23.06.2014

Ethische Demonstrationen

Das, und nicht so sehr ihr Selbstverliebtsein und der speckige Heiligenschein, ist es, was wir an den »Gutmenschen« so hassen: dass das Tun für andere zugleich ein Spektakel sein muss und dass es sein Objekt zugleich distanziert und abstrahiert. Da man nichts Gutes tun kann ohne die Hilfe der Medien, wird das Objekt von Solidarität und Zuwendung weitgehend fiktionalisiert. Aber seien wir ehrlich: Auch die christlichen Missionare erfanden sich ihre Objekte.
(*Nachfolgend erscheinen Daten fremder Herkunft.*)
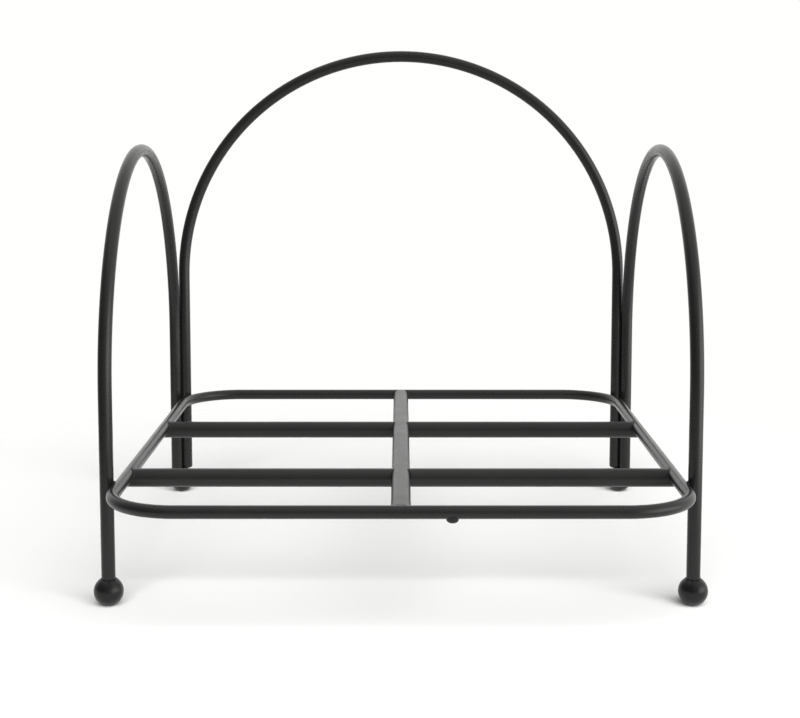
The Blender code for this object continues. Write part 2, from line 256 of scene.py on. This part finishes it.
def build_arch(node, plane, end_roundings):
    """A bent tube in a vertical plane, from one leg's end over the half circle to the other's.

    The plane is the axis (0 for X, 1 for Y) along which the arch runs. The two roundings are
    those of the first leg's lower edge and the last one's.
    """
    middle, half = middle_and_half(node)
    radius = half[1 - plane]
    bend = half[plane] - radius
    low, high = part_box(node)
    outline = arc((0, high.z - radius - bend), bend, 180, 0, ARCH_STEPS)
    starts, ends = (leg_end(radius, rounding) for rounding in end_roundings)
    outline = [
        *[(-bend, low.z + along) for along, _ in starts],
        *outline,
        *[(bend, low.z + along) for along, _ in reversed(ends)],
    ]
    radii = [size for _, size in starts] + [radius] * (ARCH_STEPS + 1)
    radii += [size for _, size in reversed(ends)]
    path = []
    for along, up in outline:
        place = Vector((middle.x, middle.y, up))
        place[plane] += along
        path.append(place)
    vertices, faces = tube_of_rings(sweep(path, radii, TUBE_SIDES))
    add_piece(node + "_tube", node, "arch_coat", vertices, faces)


def build_loop():
    middle, half = middle_and_half("base_loop")
    x = half.x - half.z - LOOP_CORNER
    y = half.y - half.z - LOOP_CORNER
    path = []
    for centre, first in (((x, y), 0), ((-x, y), 90), ((-x, -y), 180), ((x, -y), 270)):
        path += arc(centre, LOOP_CORNER, first, first + 90, CORNER_STEPS)
    path = [Vector((across, along, middle.z)) for across, along in path]
    rings = sweep(path, [half.z] * len(path), TUBE_SIDES, closed=True)
    vertices, faces = tube_of_rings(rings, closed=True)
    add_piece("base_loop_tube", "base_loop", "rail_coat", vertices, faces)


def notched_tube(section, start_of, end_of):
    """Vertices and faces of a rod along its first axis, with ends that follow two surfaces.

    The section is a ring of (across, up) points, the same left and right, that starts at
    the top. The two functions say where along the rod each point of the section ends.
    """
    sides = len(section)
    shrunk = 1 - EDGE_ROUNDING / max(up for _, up in section)
    rows = ((0, shrunk), (EDGE_ROUNDING, 1), (EDGE_SUPPORT, 1))  # distance in, share of the size
    forwards = math.copysign(1, end_of(0) - start_of(0))
    ends = [(start_of, inset * forwards, share) for inset, share in rows]
    ends += [(end_of, -inset * forwards, share) for inset, share in reversed(rows)]
    rings = []
    for surface_of, inset, share in ends:
        ring = []
        for across, up in section:
            place = (surface_of(up) + inset, across * share, up * share)
            ring.append(Vector(place))
        rings.append(ring)
    vertices = [point for ring in rings for point in ring]
    faces = []
    for first in range(len(rings) - 1):
        faces += bridge(first * sides, (first + 1) * sides, sides)
    last = (len(rings) - 1) * sides
    for index in range(sides // 2):
        left = (index, index + 1)
        right = ((-index - 1) % sides, -index % sides)
        strip = list(dict.fromkeys((*left, *right)))
        if len(strip) > 2:
            faces.append(tuple(strip)[::-1])
            faces.append(tuple(last + corner for corner in strip))
    return vertices, faces


def half_width_at(height, radius):
    """How far a round rail's surface is from its centre line, at a height from that line."""
    return math.sqrt(max(radius**2 - height**2, 0))


def build_slat(node, sign):
    middle, half = middle_and_half(node)
    loop_middle, loop_half = middle_and_half("base_loop")
    _, spine_half = middle_and_half("centre_spine")
    radius = half.z
    rail = loop_half.z + GAP
    rail_x = loop_half.x - loop_half.z
    drop = loop_middle.z - middle.z
    low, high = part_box(node)
    inner, outer = (low.x, high.x) if sign > 0 else (high.x, low.x)
    flat = spine_half.x - spine_half.z
    spine = spine_half.z + GAP

    def start_of(up):
        height = up - drop
        if height < -spine:
            return inner
        return sign * (flat + half_width_at(height, spine))

    def end_of(up):
        height = up - drop
        if height < -rail:
            return outer
        return sign * (rail_x - half_width_at(height, rail))

    section = [(across, up) for up, across in arc((0, 0), radius, 0, 360, TUBE_SIDES)[:-1]]
    vertices, faces = notched_tube(section, start_of, end_of)
    vertices = [vertex + Vector((0, middle.y, middle.z)) for vertex in vertices]
    add_piece(node + "_tube", node, "slat_coat", vertices, oriented(vertices, faces))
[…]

Kann man etwas Furchtbareres von einem System sagen, als dass es auch noch die Tugend der Caritas in eine Blödmaschine zu verwandeln versucht?
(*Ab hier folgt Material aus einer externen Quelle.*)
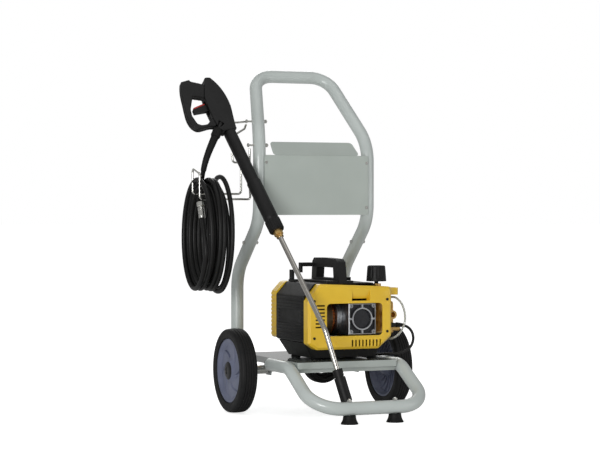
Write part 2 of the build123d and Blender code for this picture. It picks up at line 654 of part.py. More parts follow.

Seeßlen, Georg/Metz, Markus: Blödmaschinen, Frankfurt am Main 2011, S. 536
Die gegenseitige Hilfe - die Kooperation in den Konflikthandlungen - sichert noch nicht den individuellen Erfolg. Der Zusammenhalt wird für den einzelnen nicht unmittelbar prämiiert, die Gemeinsamkeit bedeutet zunächst nur ein Wagnis. Was die Besitzlosen sich wirklich gegenseitig zu bieten haben, entscheidet sich erst später. Die Solidarität ist also davon abhängig, dass sich alle Beteiligten auf die übernächste Phase hin orientieren. Nicht auf einen Augenblicksvorteil, sondern auf ein fernes Ziel muss die Organisationsbereitschaft sich konstituieren, nicht auf den wirklichen, sondern den imaginären Liegestuhl. Sie kann sich nur auf ein spekulatives Vertrauen gründen, auf eine spekulative Solidarität, - eine unvergleich viel höhere Leistung, als sie den Privilegierten zugemutet wird.
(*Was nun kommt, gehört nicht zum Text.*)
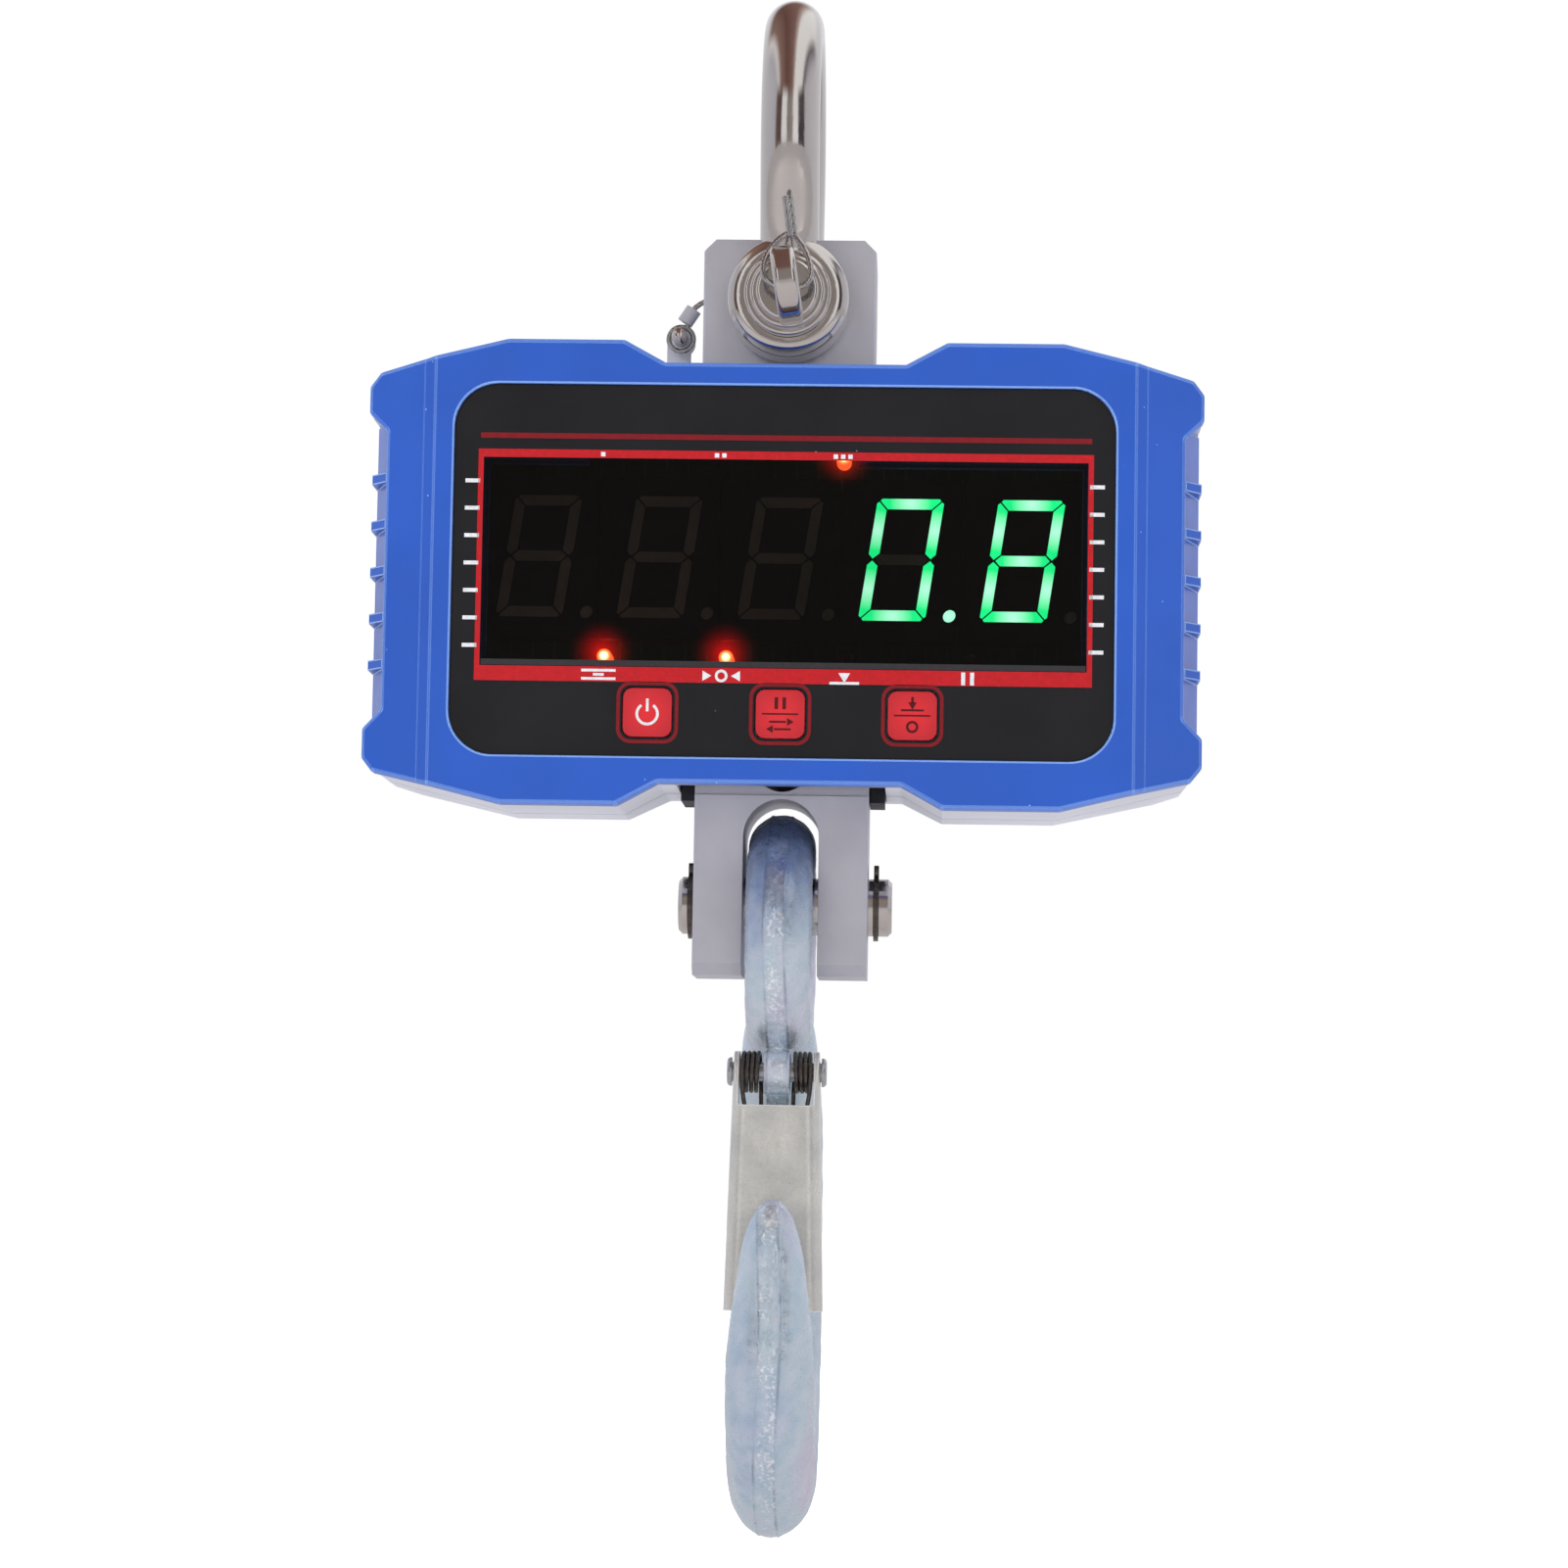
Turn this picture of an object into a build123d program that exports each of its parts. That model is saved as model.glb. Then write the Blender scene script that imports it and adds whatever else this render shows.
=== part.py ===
from build123d import *
from math import cos, radians, sin
import os

# Hanging crane scale, millimetres. X runs to the right of the display, Y runs from the display to the
# back, Z is up. The origin is the point inside the shackle's crown that bears on the crane's hook.

# Load path
SHACKLE_BAR_R = 6.1
SHACKLE_PIN_Z = -55.0
SHACKLE_PIN_R = 6.0
EAR_R = 12.6
EAR_WIDTH = 12.0
EAR_ROUNDING = 2.8
EAR_GAP = 0.5
CROWN_INNER_R = 19.0
HOOK_PIN_Z = -179.7
HOOK_PIN_R = 6.0
HOOK_PIN_ENDS = (-21.4, 23.0)
RUNNING = 0.05

# Load cell
CELL_WIDTH = 36.0
CELL_DEPTH = 24.0
CELL_TOP_Z = -41.0
CELL_BOTTOM_Z = -194.6
SLOT_WIDTH = 15.6
SLOT_TOP_Z = -158.2
GAUGE_HOLE_R = 6.0

# Case: heights below are measured from the case's own centre
CASE_Z = -113.6
FRONT_Y = -30.0
BEZEL_BACK_Y = -26.0
PARTING_Y = 0.0
BACK_Y = 22.0
WALL = 2.5
BACK_WALL_Y = 18.8
HALF_WIDTH = 85.7
GRIP_INSET = 3.9
GRIP_BOTTOM_Z = -28.4
GRIP_TOP_Z = 29.0
SHOULDER_Z = 47.8
RECESS_Z = 43.2
PLATEAU_X = 71.6
GASKET = 1.0

# Front panel
PANEL_WIDTH = 135.0
PANEL_HEIGHT = 76.3
PANEL_RADIUS = 9.0
PANEL_SINK = 0.8
PANEL_THICK = 0.5
WINDOW_X = (-61.3, 61.85)
WINDOW_Z = (-19.4, 23.2)
WINDOW_THICK = 2.0
KEY_CENTRES = {"power_key": -27.0, "hold_unit_key": 0.0, "tare_zero_key": 26.8}
KEY_Z = -28.8
KEY_SIZE = 10.0
KEY_TRAVEL = 0.4

# Display
DIGIT_PITCH = 24.8
FIRST_DIGIT_X = -50.3
DIGIT_Z = 4.0
DIGIT_FACE_Y = -22.5
BOARD_Y = (-16.2, -14.6)
LAMPS_BELOW = (-36.5, -11.5, 13.5, 38.5)
LAMPS_ABOVE = (-37.0, -13.0, 12.0)
LAMP_BELOW_Z = -16.6
LAMP_ABOVE_Z = 24.9

# Fasteners
M3_R = 1.5
M3_HEAD_R = 2.8
BOARD_SCREWS = [(side * 66.0, z) for side in (-1, 1) for z in (-32.0, 28.0)]
BRACKET_Z = 31.0
BRACKET_SCREW_X = 9.0
BRACKET_BOSS_X = 21.4

# Hook, measured from the hook pin's axis; the eye hangs on the pin
EYE_INNER_R = 13.0
EYE_OUTER_R = 26.0
EYE_WIDTH = 13.8
EYE_Z = -(EYE_INNER_R - HOOK_PIN_R - RUNNING)
THROAT_R = 18.5
THROAT_Z = -87.6
HOOK_WIDTH = 18.1
RIVET = (-12.5, -34.8)
RIVET_R = 2.0
LATCH_SHEET = 1.2
LATCH_FACE_Y = -18.3
LATCH_TOP_Z = -41.6
LATCH_BOTTOM_Z = -83.4
LATCH_TOP_WIDTH = 18.0
LATCH_BOTTOM_WIDTH = 20.2


def four_ways(points):
    """Each X and Z point with its mirror images on the other three quarters."""
    return [(side * x, level * z) for x, z in points for side in (-1, 1) for level in (-1, 1)]


CASE_BOSSES = four_ways([(73.0, 35.5), (42.0, 41.2)])
BEZEL_SCREWS = four_ways([(71.0, 30.0), (40.0, 41.6)])


def block(x, y, z):
    """A box given by its low and high values on each axis."""
    centre = [(low + high) / 2 for low, high in (x, y, z)]
    return Pos(*centre) * Box(x[1] - x[0], y[1] - y[0], z[1] - z[0])


def rod(axis, at, radius, span):
    """A cylinder along one axis over a span, through the point given on the other two axes."""
    middle = (span[0] + span[1]) / 2
    shape = Cylinder(radius, span[1] - span[0])
    if axis == "X":
        return Pos(middle, at[0], at[1]) * Rot(0, 90, 0) * shape
    if axis == "Y":
        return Pos(at[0], middle, at[1]) * Rot(90, 0, 0) * shape
    return Pos(at[0], at[1], middle) * shape


def bar(start, end, radius):
    """A straight round bar between two points."""
    path = Line(start, end)
    return extrude(Plane(origin=start, z_dir=path % 0) * Circle(radius), amount=path.length)


def front_plane(y):
    """The plane at depth y whose own axes are X and Z."""
    return Plane(origin=(0, y, 0), x_dir=(1, 0, 0), z_dir=(0, -1, 0))


def slab(sketch, y):
    """An outline drawn in X and Z, filled from y[0] to y[1]."""
    return extrude(front_plane(y[0]) * sketch, amount=y[1] - y[0], dir=(0, 1, 0))


def prism_x(points, x):
    """A polygon drawn in Y and Z, filled across x."""
    side_plane = Plane(origin=(x[0], 0, 0), x_dir=(0, 1, 0), z_dir=(1, 0, 0))
    face = side_plane * make_face(Polyline(*points, close=True))
    return extrude(face, amount=x[1] - x[0], dir=(1, 0, 0))


def prism_z(points, z):
    """A polygon drawn in X and Y, filled upwards over z."""
    face = Pos(0, 0, z[0]) * make_face(Polyline(*points, close=True))
    return extrude(face, amount=z[1] - z[0], dir=(0, 0, 1))


def grown(span, margin):
    """A span made longer by the margin at each end."""
    return span[0] - margin, span[1] + margin


def joined(shapes):
    """All shapes fused into one."""
    result = shapes[0]
    for shape in shapes[1:]:
        result = result + shape
    return result


def cut_all(body, tools):
    """The body with every tool taken out of it."""
    for tool in tools:
        body = body - tool
    return body


def wire_through(points, radius, tangents=()):
    """A round wire that runs smoothly through the points."""
    path = Spline(*points, tangents=tangents)
    section = Plane(origin=path @ 0, z_dir=path % 0) * Circle(radius)
    return sweep(section, path=path)


# ---- Shackle -------------------------------------------------------------------------------------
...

Popitz, Heinrich: Phänomene der Macht, Tübingen 1992, S. 194 f.
Ich habe den Abend über noch Zitate zur Solidarität gesammelt. Mir fällt bei den Schriften von Marcuse immer wieder unangenehm auf, dass er große Worte in den Raum schmeißt, ohne sie zu vermitteln. Solidarität ist ein solches. In diesem Sinne ist Marcuse ein Prediger, wie Gauck die Freiheit predigt. Ähnliches muss man Arendt vorwerfen. — Ich gestehe aber ein, dass ich mich mit beiden Denkern nicht gut genug auskenne und mich in ihren Werken immer noch tastend vorwärts bewege. Andererseits gefallen mir solche Passagen wie die oben zitierten wesentlich besser, da sie den Begriff in ein Netzwerk hineinstellen. Sie definieren, kritisieren.

Roland Barthes hat diese isolierte Begrifflichkeit einmal wunderbar geschildert:
Paris-Match hat uns eine Geschichte erzählt, die vieles über den kleinbürgerlichen Mythos des Negers verrät. Ein junges Lehrerehepaar hat das Land der Kannibalen erforscht, um dort Bilder zu malen; Bichon, ihr wenige Monate altes Baby, nahmen sie mit. Man ist entzückt über den Mut der Eltern und des Kindes.
Zunächst einmal ist nichts irritierender als ein Heldentum ohne Objekt. Eine Gesellschaft, welche die Formen ihrer Tugenden unmotiviert zu entfalten beginnt, muss in einer ernsten Lage sein. Wenn die Gefahren echt waren, die der kleine Bichon durchgemacht hat (Sturzfluten, Raubtiere, Krankheiten usw.), so war es eigentlich töricht, ihn solchen Gefahren auszusetzen, bloß um in Afrika ein bisschen zu malen und dem zweifelhaften Ehrgeiz freien Lauf zu lassen, »einen Rausch von Sonne und Licht« auf der Leinwand festzuhalten. Und noch mehr zu verurteilen ist es, diese Dummheit für eine schöne, schmückende und bewegende Kühnheit auszugeben. Man sieht, wie in diesem Fall der Mut funktioniert: als ein formaler und hohler Akt, der, je unmotivierter er ist, desto mehr Respekt eingibt. Wir befinden uns in einer Pfadfinderkultur, in welcher der Code der Gefühle und Werte von den konkreten Problemen der Solidarität und des Fortschritts völlig losgelöst ist. Es ist der alte Mythos des »Charakters«, das heißt der »Dressur«. Die Leistungen Bichons sind von der Art spektakulärer Bergbesteigungen: Es sind ethische Demonstrationen, die ihren Wert letztlich nur von der Publizität beziehen, die sie erhalten.
Barthes, Roland: Mythen des Alltags, Frankfurt am Main 2012, S. 82.